After taking advantage of the valley’s dawn-lit backdrops for some photo-ops, the crew made a painful—yet prudent—decision and loaded the bikes in the van for a shuttle trip up and out of the valley, retracing the last leg of yesterday’s ride. What was a thrill-ride finish yesterday would have been a hellish slap-in-the-face start today. There was still plenty of elevation to gain during the final stretch of the trip up and over Tioga Pass to Mono Lake.
Once out of Yosemite Valley, I roll the Ford into a last-chance, log-walled gas station at the top of the hill where we are to rejoin HWY 120. After unloading and reassembling the bikes, the guys cram last-minute convenience-store calories. Not one to be left out, I secure a supply of buffalo-chicken-nugget jerky for the road.
We play leap frog again as they grind up Tioga road, past old-growth pine forests carpeted with ferns, already turning yellow beneath the evergreens, and pristine mountain lakes.
Above 8,000 feet there are patches of snow on the ground from an early October storm.
Over 9,000 feet the sun can’t erase the bitter bite of the thin air.
At nearly 10,000 feet, snow-shrouded peaks tower above the tundra-like Tuolumne meadows.
Then, the climbing is done.
Roadside, at one of the highest points along Highway 120, they layer up for the last descent. After Scott snaps a few last shots in the fading light, I once again throw the hazards on and block traffic as they carve down toward Mono Lake. The remaining sun spills over the cliffs, bathing the riders in surreal side-light.
Tony flats only 100 yards from the bottom — the lake already in sight — and throws his bike in the van. He can see the finish.
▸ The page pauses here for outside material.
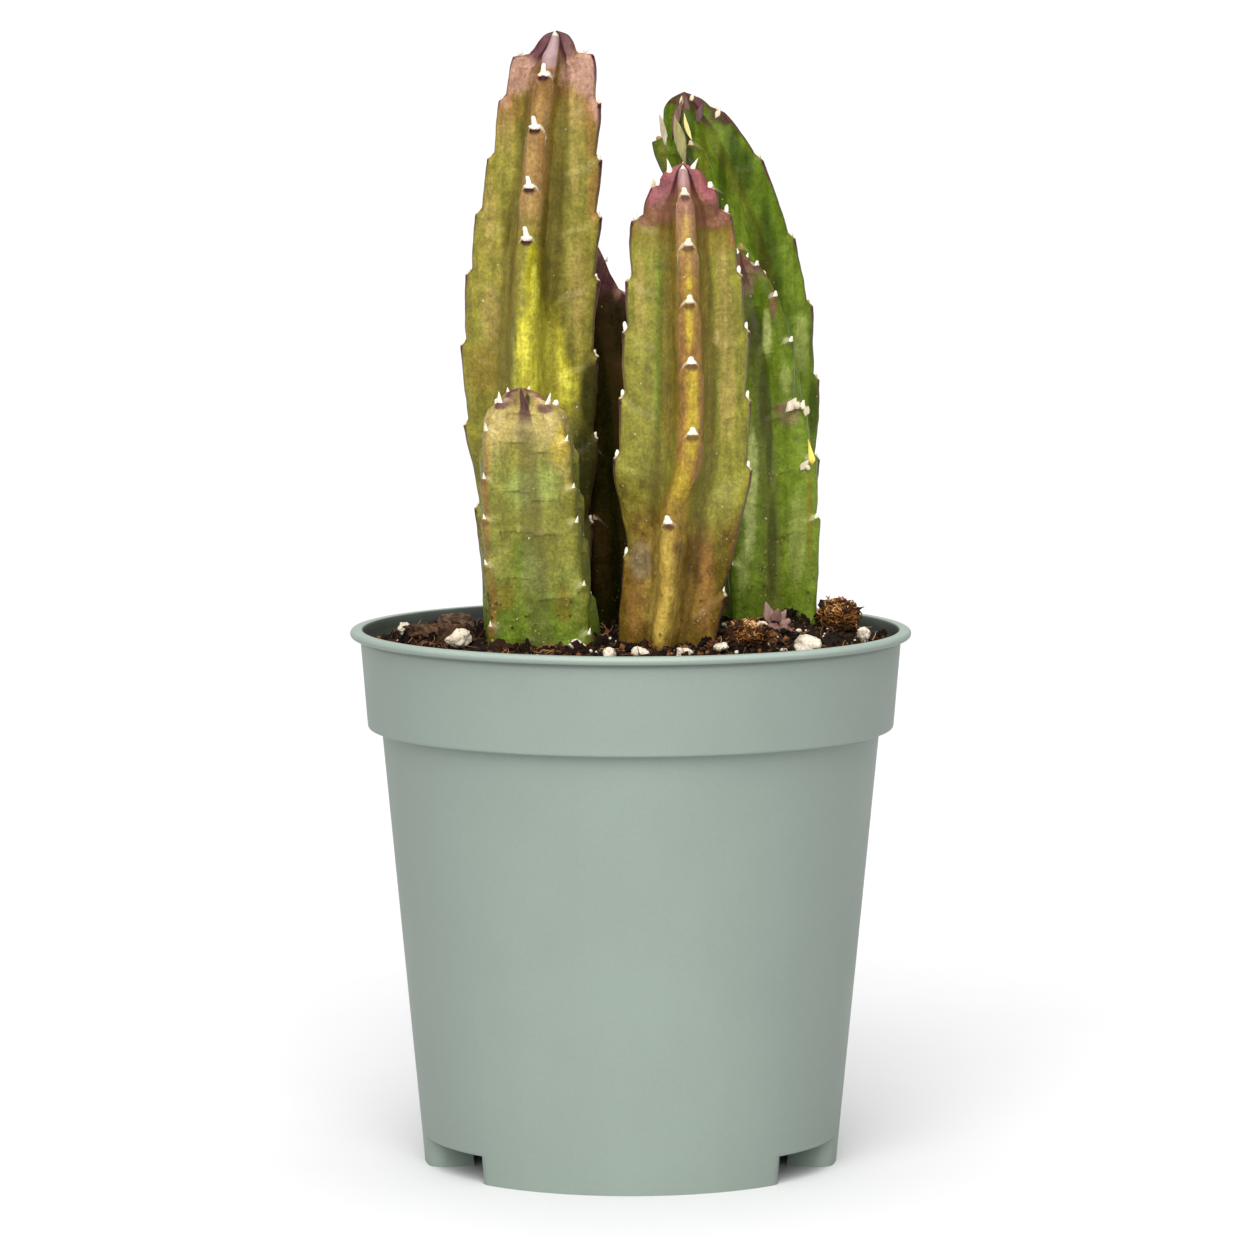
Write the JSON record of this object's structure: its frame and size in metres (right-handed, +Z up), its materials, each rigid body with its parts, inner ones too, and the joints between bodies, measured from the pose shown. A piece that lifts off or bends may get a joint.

It counts.
Then — in a Mobil station parking lot next to the alkaline lake that is home to the recently discovered ‘arsenic bugs’ that changed the very way we define life — it’s over.
We capture a few celebratory group shots with the limestone tufa towers of the lake glowing in the dusk behind us. There are few words in the lot of the Mobil station. Locals pumping gas and buying lottery tickets look on with bemusement as the boys’ celebratory ritual begins.
They drink. They eat. They change. Five days and nearly 400 miles are summed up by group hugs, tall cans, peanut-butter pretzels and bare asses.
Das Ende.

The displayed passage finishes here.